===== Given information =====

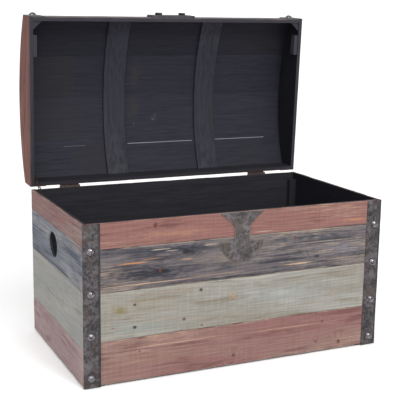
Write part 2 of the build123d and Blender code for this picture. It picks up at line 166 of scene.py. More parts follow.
def linear(colour):
    """A 0 to 255 display colour as linear RGBA."""
    out = []
    for level in colour:
        share = level / 255
        level = share / 12.92 if share <= 0.04045 else ((share + 0.055) / 1.055) ** 2.4
        out.append(level / STUDIO_GAIN)
    return (*out, 1.0)


# Shader nodes


class Shader:
    """A Principled material and short ways to add nodes to it."""

    def __init__(self, name, metallic=0.0, specular=0.5):
        self.material = bpy.data.materials.new(name)
        self.material.use_nodes = True
        self.tree = self.material.node_tree
        self.tree.nodes.clear()
        output = self.tree.nodes.new("ShaderNodeOutputMaterial")
        self.surface = self.tree.nodes.new("ShaderNodeBsdfPrincipled")
        self.surface.inputs["Metallic"].default_value = metallic
        self.surface.inputs["Specular IOR Level"].default_value = specular
        self.tree.links.new(self.surface.outputs["BSDF"], output.inputs["Surface"])

    def put(self, socket, value):
        """Link an output, or set a plain value."""
        if isinstance(value, bpy.types.NodeSocket):
            self.tree.links.new(value, socket)
        else:
            socket.default_value = value

    def board_place(self):
        node = self.tree.nodes.new("ShaderNodeAttribute")
        node.attribute_name = BOARD
        return node.outputs["Vector"]

    def object_place(self):
        return self.tree.nodes.new("ShaderNodeTexCoord").outputs["Object"]

    def object_normal(self):
        return self.tree.nodes.new("ShaderNodeTexCoord").outputs["Normal"]

    def moved(self, place, scale=(1, 1, 1), shift=(0, 0, 0)):
        """A place scaled about the origin, then shifted."""
        node = self.tree.nodes.new("ShaderNodeMapping")
        self.put(node.inputs["Vector"], place)
        node.inputs["Scale"].default_value = scale
        node.inputs["Location"].default_value = shift
        return node.outputs["Vector"]

    def parts(self, place):
        node = self.tree.nodes.new("ShaderNodeSeparateXYZ")
        self.put(node.inputs[0], place)
        return node.outputs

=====

**To do**
Starting at the top of the data above, repeat every line exactly until the line containing "# Shader nodes" has been given, then stop.

**Written answer**
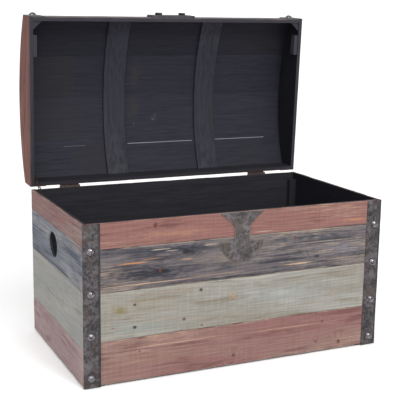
Write part 2 of the build123d and Blender code for this picture. It picks up at line 166 of scene.py. More parts follow.
def linear(colour):
    """A 0 to 255 display colour as linear RGBA."""
    out = []
    for level in colour:
        share = level / 255
        level = share / 12.92 if share <= 0.04045 else ((share + 0.055) / 1.055) ** 2.4
        out.append(level / STUDIO_GAIN)
    return (*out, 1.0)


# Shader nodes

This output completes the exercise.